Cahiers secrets de la Ve République: 1965-1977
Servan-Schreiber a pris un bide, mardi dernier, à l’occasion de la réunion des présidents de conseils régionaux. Il est arrivé persuadé, comme d’habitude, que son élection à la tête du conseil régional de Lorraine allait révolutionner l’honorable assemblée des présidents régionaux, et Edgar Faure l’a cloué d’une phrase ironique : « Vous avez raison, a-t-il plaisanté, tout va toujours à reculons, jusqu’à ce qu’un grand homme arrive ! » Quoique peu sensible à la plaisanterie, Jean-Jacques a compris qu’il lui fallait jouer plus modeste. On ne l’a plus guère entendu.
Quant à Jacques Chirac, Edgar se l’est payé aussi, dans l’après-midi. Sur sa lancée, inattentif à ce qu’il disait, Chirac a laissé échapper devant les présidents de conseils régionaux : « Le cadre communal, le cadre départemental sont des structures moins superficielles que celles de la région. » C’est ce qu’il pense, certes, mais ce n’était pas le lieu où le dire ! Brouhaha inouï, donc, bronca, presque, dans l’assistance. Edgar vole à son secours : « J’espère qu’il s’agit d’un malentendu ! » Chirac s’écrase, s’excuse presque, comme sur l’Europe lorsqu’il a parlé d’« Europe intégrée ».

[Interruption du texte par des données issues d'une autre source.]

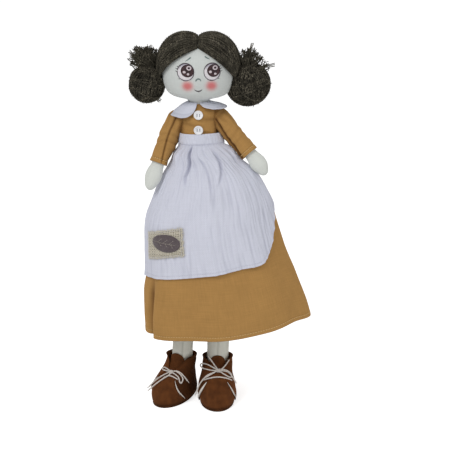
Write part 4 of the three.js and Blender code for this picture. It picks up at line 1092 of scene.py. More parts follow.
def make_sleeve(name, side):
    right = name == "right"
    limb = Limb(ARMS[name])
    cuff = limb.length * CUFF_SHARE + 0.6
    stations = [[0, 0.4, 0.4], [1, 4.3, 4.0], [3.7, 7.6, 7.1], [8.2, 9.0, 8.3], [cuff * 0.45, 9.0, 8.1],
                [cuff * 0.72, 8.4, 7.5], [cuff - 5, 8.2, 7.1], [cuff, 8.5, 7.4]]
    places = np.concatenate([np.linspace(0, 8, 12), np.linspace(8.6, cuff, 92)])
    place, angle = mesh_grid(places, ring_angles(88))
    share = place / cuff
    top, bottom = (math.radians(value) for value in CREASES[name])
    offset = (angle - (top + (bottom - top) * share) + math.pi) % TURN - math.pi
    along = smoothstep(share, 0.05, 0.2) * (1 - smoothstep(share, 0.93, 1.0) * 0.5)
    groove = bump(offset, 0.0, 0.1 if right else 0.14) * along
    ridge = (bump(offset, 0.26, 0.16) * 0.9 + bump(offset, -0.28, 0.18) * 0.5) * along
    half_width, half_depth = between(stations, place)
    inner = np.maximum(-side * np.sin(angle), 0) ** 2
    widening = 2.8 * bump(share, 0.62, 0.21) if right else 1.1 * smoothstep(share, 0.15, 0.35)
    half_width = half_width + inner * widening
    if right:
        half_depth = half_depth - 1.3 * np.maximum(np.cos(angle), 0) * smoothstep(place, 12, 30)
    plain = limb.point(place, angle, half_width, half_depth)
    soft = lumps(plain, 8.5, 4.0 + side * 2.5) * 0.75 + lumps(plain, 4.5, 1.5 + side) * 0.25
    elbow = bump(share, 0.55, 0.16) * np.sin(share * 46 + 3 * np.sin(angle + side)) * (0.42 if right else 0.3)
    near = bump(share, 0.24, 0.12) * np.sin(angle * 7 + share * 9 + side) * 0.5
    free = smoothstep(share, 0.04, 0.16) * (1 - 0.6 * smoothstep(share, 0.88, 0.94))
    grow = (soft + elbow + near) * free - groove * 1.25 + ridge * 0.55
    grow = grow + smoothstep(place, cuff - 4.4, cuff - 4.0) * 0.28 - bump(place, cuff - 3.5, 0.5) * 0.22
    points = limb.point(place, angle, half_width + grow, half_depth + grow)
    high = 1 - smoothstep(share, 0.0, 0.6)
    points[..., 0] += high * (1.8 if right else -1.0)
    points[..., 2] += high * (0.0 if right else 1.6)
    # painted shade in the crease, at the shoulder, above the cuff and in the wrinkles, and a painted shadow
    # along the inner side next to the body
    shade = groove * (0.75 if right else 0.95) + bump(share, 0.13, 0.05) * 0.35
    shade = shade + bump(place, cuff - 4.3, 0.35) * 0.3 + np.clip(-elbow - near, 0, 1) * 0.35
    shade = shade + inner**2.5 * 0.9 * smoothstep(share, 0.08, 0.2)
    inside = limb.path[len(limb.path) // 3]
    piece = cloth_piece(f"sleeve_cloth_{name}", points, dress_look, inside, CLOTH, shade, closed=True,
                        caps=(0,))
    worn(piece, f"arm_{name}", f"sleeve_{name}")
    row = int(np.argmin(np.abs(places - (cuff - 3.4))))
    ring = np.concatenate([points[row], points[row, :1]])
    seam = stitches(Strands(), ring, 1.7, 0.8, 0.25, 0.17, away(ring.mean(axis=0)))
    worn(seam.done(f"sleeve_stitches_{name}", stitch_look), f"arm_{name}")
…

« J’ai l’impression qu’il y a des moments, dit Mauroy, où il ne fait absolument pas attention à ce qu’il dit. »
C’est sans doute vrai.
Mauroy regrette que les socialistes aient refusé de se rendre à l’Élysée comme Giscard – certes maladroitement, à son avis – en avait fait la proposition. Depuis le premier refus de Mitterrand, Robert Fabre, au nom des radicaux, a accepté l’invitation, puis est venu le tour de Caillavet, puis celui d’Hintermann. « Quel dommage ! me dit Mauroy (pas trop fort, pour que Mitterrand n’entende pas). Le PS y aurait gagné, parce que cela aurait accru la crédibilité d’un gouvernement socialiste : même Giscard, auraient dit les gens, les reçoit. Alors, pourquoi en avoir peur ?... Dommage, soupire-t-il à nouveau, nous n’avons pas saisi la perche. »
Quelle différence entre Mauroy, qui affirme avoir le maximum de convergences avec Mitterrand, et Pierre Joxe, que j’ai vu hier soir citer à tout propos le programme commun, très acerbe dans ses critiques contre Giscard, persuadé que la police et le ministère de l’Intérieur organisent tout dans la France giscardienne, achètent et pervertissent tout, la presse en particulier. Quelle unité trouver entre ces différentes tendances du Parti socialiste si un jour Mitterrand n’était plus là ?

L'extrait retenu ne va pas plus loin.